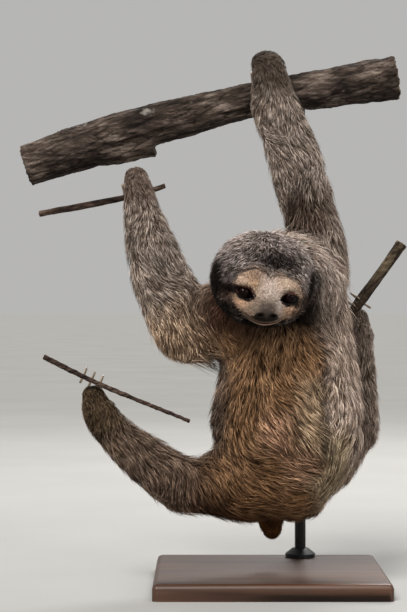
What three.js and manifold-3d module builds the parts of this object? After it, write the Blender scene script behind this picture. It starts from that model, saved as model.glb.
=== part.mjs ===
// A young three-toed sloth, life size, as a museum model: it hangs by its left hand from a branch on a stand.
// Units are millimetres, +Z is up and the animal faces -Y, so its left side is at +X.
// The origin is the middle of the stand's underside. The coat's outer surface is what the body pieces show.
import * as THREE from "three";
import { RoundedBoxGeometry } from "three/addons/geometries/RoundedBoxGeometry.js";
import { mergeVertices } from "three/addons/utils/BufferGeometryUtils.js";
import Module from "manifold-3d";

const wasm = await Module();
wasm.setup();

// ---------------------------------------------------------------- driving sizes

const GAP = 0.35; // left free between neighbouring pieces

const HEAD = { at: [-10, -99, 291], width: 98, height: 90, depth: 84, pitch: 10, roll: 7, yaw: 5 };
const FACE_ASIDE = 1.6; // the hood is fuller on the right, so the face lies this far to the left
const EYE = { radius: 6, apart: 41.6, forward: 31.2, low: 7.4 };

const NAPE = [2, -74, 298];
const NECK_ROOT = [24, -26, 280];
const TRUNK_TOP = [25, -18, 272];
const TRUNK_MIDDLE = [18, -20, 200];
const BELLY = [16, -20, 148];
const RUMP = [4, -18, 99];
const TAIL_ROOT = [0, -6, 72];
const TAIL_TIP = [2.5, 1, 53];

const SHOULDER_LEFT = [46, -14, 290];
const ELBOW_LEFT = [34, -20, 369];
const WRIST_LEFT = [3, -25, 460];
const SHOULDER_RIGHT = [-18, -30, 262];
const ELBOW_RIGHT = [-80, -30, 246];
const WRIST_RIGHT = [-122, -14, 358];

const HIP_LEFT = [50, -4, 118];
const KNEE_LEFT = [92, 43, 142];
const ANKLE_LEFT = [93, 63, 236];
const HIP_RIGHT = [-10, -22, 104];
const KNEE_RIGHT = [-80, -36, 98];
const ANKLE_RIGHT = [-154, -44, 157];

// Half-heights of the claws at the root and the tip, and their width over their height.
const CLAW = { hand: 2.5, foot: 2.0, tip: 0.5, slim: 0.72, apart: 8.5 };

const BRANCH = { from: [-236, 20, 404], to: [124, 20, 490], radius: [20.5, 22, 20, 17.5, 19, 21] };
const SIDE_BRANCH = { from: [133, 55, 330], over: [93, 52, 274], to: [39, 60, 201], radius: [6, 5.2, 5.6] };
const HAND_TWIG = {
  from: [-222, 10, 357],
  over: [-132, 8, 374],
  to: [-100, 9, 384],
  radius: [3.2, 3.4, 2.4],
};
const FOOT_TWIG = {
  from: [-212, -58, 221],
  over: [-166, -58, 198],
  to: [-76, -60, 161],
  radius: [2.6, 2.3, 1.8],
};

const BASE = { width: 220, depth: 210, height: 16, corner: 5 };
const ROD = { foot: [34, 84, 6], top: [30, 21, 473], radius: 5.5 };
const COLLAR = { radius: 15, height: 9 };
const CLAMP_RADIUS = 10;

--

## YOUR GOAL:
Extract the listing in its entirety and repeat it exactly.

## COMPLETED TASK:
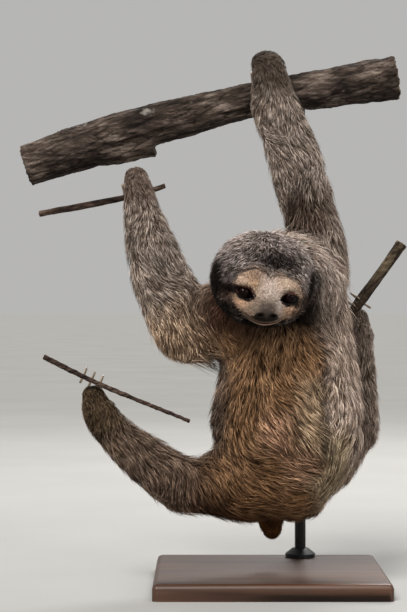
What three.js and manifold-3d module builds the parts of this object? After it, write the Blender scene script behind this picture. It starts from that model, saved as model.glb.
=== part.mjs ===
// A young three-toed sloth, life size, as a museum model: it hangs by its left hand from a branch on a stand.
// Units are millimetres, +Z is up and the animal faces -Y, so its left side is at +X.
// The origin is the middle of the stand's underside. The coat's outer surface is what the body pieces show.
import * as THREE from "three";
import { RoundedBoxGeometry } from "three/addons/geometries/RoundedBoxGeometry.js";
import { mergeVertices } from "three/addons/utils/BufferGeometryUtils.js";
import Module from "manifold-3d";

const wasm = await Module();
wasm.setup();

// ---------------------------------------------------------------- driving sizes

const GAP = 0.35; // left free between neighbouring pieces

const HEAD = { at: [-10, -99, 291], width: 98, height: 90, depth: 84, pitch: 10, roll: 7, yaw: 5 };
const FACE_ASIDE = 1.6; // the hood is fuller on the right, so the face lies this far to the left
const EYE = { radius: 6, apart: 41.6, forward: 31.2, low: 7.4 };

const NAPE = [2, -74, 298];
const NECK_ROOT = [24, -26, 280];
const TRUNK_TOP = [25, -18, 272];
const TRUNK_MIDDLE = [18, -20, 200];
const BELLY = [16, -20, 148];
const RUMP = [4, -18, 99];
const TAIL_ROOT = [0, -6, 72];
const TAIL_TIP = [2.5, 1, 53];

const SHOULDER_LEFT = [46, -14, 290];
const ELBOW_LEFT = [34, -20, 369];
const WRIST_LEFT = [3, -25, 460];
const SHOULDER_RIGHT = [-18, -30, 262];
const ELBOW_RIGHT = [-80, -30, 246];
const WRIST_RIGHT = [-122, -14, 358];

const HIP_LEFT = [50, -4, 118];
const KNEE_LEFT = [92, 43, 142];
const ANKLE_LEFT = [93, 63, 236];
const HIP_RIGHT = [-10, -22, 104];
const KNEE_RIGHT = [-80, -36, 98];
const ANKLE_RIGHT = [-154, -44, 157];

// Half-heights of the claws at the root and the tip, and their width over their height.
const CLAW = { hand: 2.5, foot: 2.0, tip: 0.5, slim: 0.72, apart: 8.5 };

const BRANCH = { from: [-236, 20, 404], to: [124, 20, 490], radius: [20.5, 22, 20, 17.5, 19, 21] };
const SIDE_BRANCH = { from: [133, 55, 330], over: [93, 52, 274], to: [39, 60, 201], radius: [6, 5.2, 5.6] };
const HAND_TWIG = {
  from: [-222, 10, 357],
  over: [-132, 8, 374],
  to: [-100, 9, 384],
  radius: [3.2, 3.4, 2.4],
};
const FOOT_TWIG = {
  from: [-212, -58, 221],
  over: [-166, -58, 198],
  to: [-76, -60, 161],
  radius: [2.6, 2.3, 1.8],
};

const BASE = { width: 220, depth: 210, height: 16, corner: 5 };
const ROD = { foot: [34, 84, 6], top: [30, 21, 473], radius: 5.5 };
const COLLAR = { radius: 15, height: 9 };
const CLAMP_RADIUS = 10;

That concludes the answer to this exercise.